Por ahí de las 11 am, los adultos cedían a la presión, y emprendíamos la peregrinación playera. La Condesa y Hornos, tenían un oleaje más intenso, que temían los mayores que pudiera llevarse a un chamaco. Así que teníamos que resignarnos con Hornitos o Caleta. Éramos muy felices.

En la tarde, era obligado ir a ver la puesta del sol a Pie de la Cuesta, y de allí, los primos grandes se iban al frontón, y luego a lugares playeros con música en vivo, donde se desarrollaba la milenaria danza de “ligar”. A esas alturas, todavía no me tocaba, pero años después, como cualquier jovencito puberto, participé de los ritos de la adolescencia. Pero en la infancia, hasta me entusiasmaba la visita tradicional de nuestra caravana a ver los clavados desde La Quebrada.

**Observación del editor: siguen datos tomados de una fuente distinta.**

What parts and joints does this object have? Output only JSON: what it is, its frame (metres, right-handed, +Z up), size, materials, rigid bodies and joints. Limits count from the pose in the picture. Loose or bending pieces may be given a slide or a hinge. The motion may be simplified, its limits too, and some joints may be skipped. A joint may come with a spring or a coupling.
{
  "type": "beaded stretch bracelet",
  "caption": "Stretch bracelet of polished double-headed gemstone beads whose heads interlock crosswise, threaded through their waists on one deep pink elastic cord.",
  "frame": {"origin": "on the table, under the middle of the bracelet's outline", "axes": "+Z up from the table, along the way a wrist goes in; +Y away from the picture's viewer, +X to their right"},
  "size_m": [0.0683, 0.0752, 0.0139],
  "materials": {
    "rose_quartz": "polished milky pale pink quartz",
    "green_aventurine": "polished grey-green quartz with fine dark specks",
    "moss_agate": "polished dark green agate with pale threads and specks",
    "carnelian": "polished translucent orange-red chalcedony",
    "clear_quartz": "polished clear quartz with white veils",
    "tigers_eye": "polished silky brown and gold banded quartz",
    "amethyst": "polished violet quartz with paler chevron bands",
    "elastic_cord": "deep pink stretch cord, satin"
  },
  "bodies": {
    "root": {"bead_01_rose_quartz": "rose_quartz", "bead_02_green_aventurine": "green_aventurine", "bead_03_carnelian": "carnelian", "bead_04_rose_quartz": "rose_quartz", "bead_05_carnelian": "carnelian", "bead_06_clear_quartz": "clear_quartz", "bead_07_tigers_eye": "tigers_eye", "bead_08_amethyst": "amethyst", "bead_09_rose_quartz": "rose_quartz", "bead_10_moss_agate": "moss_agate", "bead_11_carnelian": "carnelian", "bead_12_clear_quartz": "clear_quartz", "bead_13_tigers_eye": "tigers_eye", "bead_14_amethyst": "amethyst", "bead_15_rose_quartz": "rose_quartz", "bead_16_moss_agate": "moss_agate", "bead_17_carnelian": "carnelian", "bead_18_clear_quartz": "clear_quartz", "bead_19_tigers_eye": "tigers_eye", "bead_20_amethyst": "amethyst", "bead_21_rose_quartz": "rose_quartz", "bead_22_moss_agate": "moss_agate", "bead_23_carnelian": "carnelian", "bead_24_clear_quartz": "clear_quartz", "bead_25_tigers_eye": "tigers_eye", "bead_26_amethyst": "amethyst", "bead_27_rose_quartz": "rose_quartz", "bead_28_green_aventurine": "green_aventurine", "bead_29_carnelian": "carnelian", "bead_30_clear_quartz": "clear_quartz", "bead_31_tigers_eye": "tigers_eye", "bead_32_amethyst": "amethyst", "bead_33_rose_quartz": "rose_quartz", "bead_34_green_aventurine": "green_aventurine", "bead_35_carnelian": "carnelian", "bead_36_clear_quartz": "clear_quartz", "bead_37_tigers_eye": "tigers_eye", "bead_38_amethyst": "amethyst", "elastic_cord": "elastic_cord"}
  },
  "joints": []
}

Todo mundo sabía que Johnny Weismuller, el Tarzán original y medallista olímpico, pasaba grandes temporadas en Acapulco. Poco después, Liz Taylor y Richard Burton harían lo mismo en Vallarta. Pero el debate de entonces era que, si Weismuller se las daba de Tarzán, habría que invitarlo a tirarse un clavado en La Quebrada.

Hoy, me parece absurdo, pero entonces, nada me hubiera gustado más que ver a Tarzán volando desde La Quebrada. Está fresca en mi memoria la triple cartelera en el cine Moderno a la que me llevó el tío Héctor, hermano de mi abuela. Proyectaron “Tarzán”, “El rey de la selva” y “Tarzán y su hijo”. Me enloqueció ver la escena donde Jane, la compañera de Tarzán, protagonizada por Maureen O’Sullivan, nada en el río con el busto al descubierto. Eran tiempos de Uruchurtu como regente de CDMX, y un férreo conservador, por lo que no me explico cómo se anunciaba la película para “niños y adultos”.

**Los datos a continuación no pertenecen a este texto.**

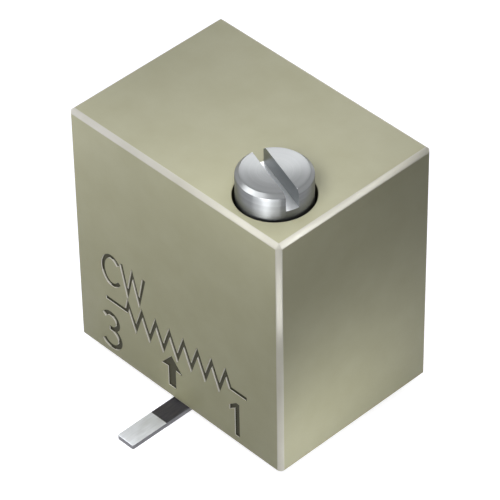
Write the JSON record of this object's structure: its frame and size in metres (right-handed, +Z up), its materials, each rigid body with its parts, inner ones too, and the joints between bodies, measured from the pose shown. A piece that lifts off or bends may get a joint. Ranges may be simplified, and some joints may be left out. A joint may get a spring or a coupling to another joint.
{
  "type": "trimmer potentiometer",
  "caption": "Square surface-mount trimmer potentiometer whose slotted top screw drives a toothed rotor and spring contact over a printed track, standing on flat bent leads.",
  "frame": {"origin": "on the board plane, under the middle of the body; the undersides of the three leads lie at z = 0", "axes": "+Z up from the board, along the adjustment screw; -Y towards the marked front face and the middle lead's foot; +X to the right seen from the front"},
  "size_m": [0.0064, 0.0076, 0.0073],
  "materials": {
    "body_plastic": "satin moulded olive-beige thermoplastic",
    "screw_metal": "turned and polished",
    "seal_rubber": "plain black rubber",
    "clip_metal": "stamped spring bronze",
    "rotor_plastic": "natural moulded",
    "spring_metal": "stamped spring alloy",
    "ceramic": "fired white ceramic",
    "track_film": "fired dark film",
    "metal_film": "fired silver film",
    "lead_metal": "tinned copper alloy, satin",
    "solder": "reflowed solder",
    "resin": "cured potting resin"
  },
  "bodies": {
    "body": {"housing": "body_plastic", "retaining_clip": "clip_metal", "element_plate": "ceramic", "resistive_track": "track_film", "collector_ring": "metal_film", "end_conductor_1": "metal_film", "end_conductor_3": "metal_film", "terminal_1": "lead_metal", "terminal_2": "lead_metal", "terminal_3": "lead_metal", "solder_joint_1": "solder", "solder_joint_2": "solder", "solder_joint_3": "solder", "resin_seal": "resin"},
    "screw": {"adjustment_screw": "screw_metal", "seal_ring": "seal_rubber"},
    "rotor": {"rotor_gear": "rotor_plastic", "wiper_contact": "spring_metal"}
  },
  "joints": [
    {"name": "screw_turn", "type": "hinge", "parent": "body", "child": "screw", "pos_m": [0.00192, -0.00112, 0.0034], "axis": [0, 0, 1], "range_deg": [-2160, 2160]},
    {"name": "rotor_turn", "type": "hinge", "parent": "body", "child": "rotor", "pos_m": [-0.00063, -0.00112, 0.0034], "axis": [0, 1, 0], "range_deg": [-135, 135]}
  ],
  "couplings": [
    {"joint": "rotor_turn", "follows": "screw_turn", "ratio": 0.0625}
  ]
}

Era, por supuesto, otro México, otro Acapulco y otro Vallarta. Un México más gentil, menos enfrentado, más respetuoso de los demás. Una ciudad de México en donde todavía se podía respirar, caminar de noche en las calles sin temor a ser asaltado, o peor, donde los teatros abrían de martes a domingo, porque la gente asistía segura; una ciudad más amable, donde el día del policía los ciudadanos los buscaban para darles su regalo. Lo mismo en Acapulco. Sí, estará a máxima capacidad en esta Semana Santa, pero los vacacionistas se la pasarán con el Jesús en la boca, y no solo por recordar la pasión de Cristo.

Tenemos, aquí en Bahía de Banderas, el privilegio de no padecer problemas similares. Juntos, ciudadanos y autoridades, debemos cooperar por mantenernos así.

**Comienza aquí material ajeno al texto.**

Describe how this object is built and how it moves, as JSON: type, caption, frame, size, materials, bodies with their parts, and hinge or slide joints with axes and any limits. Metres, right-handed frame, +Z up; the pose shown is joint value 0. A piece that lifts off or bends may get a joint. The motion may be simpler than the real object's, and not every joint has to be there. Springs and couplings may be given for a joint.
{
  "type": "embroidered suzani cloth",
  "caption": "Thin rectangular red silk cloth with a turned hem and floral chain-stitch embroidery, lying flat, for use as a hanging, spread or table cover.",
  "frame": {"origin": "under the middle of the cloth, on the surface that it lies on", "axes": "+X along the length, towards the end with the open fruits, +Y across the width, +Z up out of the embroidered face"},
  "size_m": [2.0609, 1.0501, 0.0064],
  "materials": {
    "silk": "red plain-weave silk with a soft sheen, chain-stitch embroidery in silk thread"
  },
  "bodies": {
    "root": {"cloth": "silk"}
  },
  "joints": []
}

Llegará, a partir de hoy, un gran número de visitantes. Son el motor de la economía. Hay que poner especial atención en ofrecer hospitalidad, paz y diversión a quienes vienen a disfrutar de nuestra zona. No olvidemos que de ellos dependemos.

Por la Semana Santa, esta columna no aparecerá el próximo Viernes Santo, y reanudamos el próximo lunes 18.

¡Hasta entonces, amigos de Vallarta y Bahía!

(*) Periodista, comunicador y líder de opinión con casi 50 años de experiencia profesional.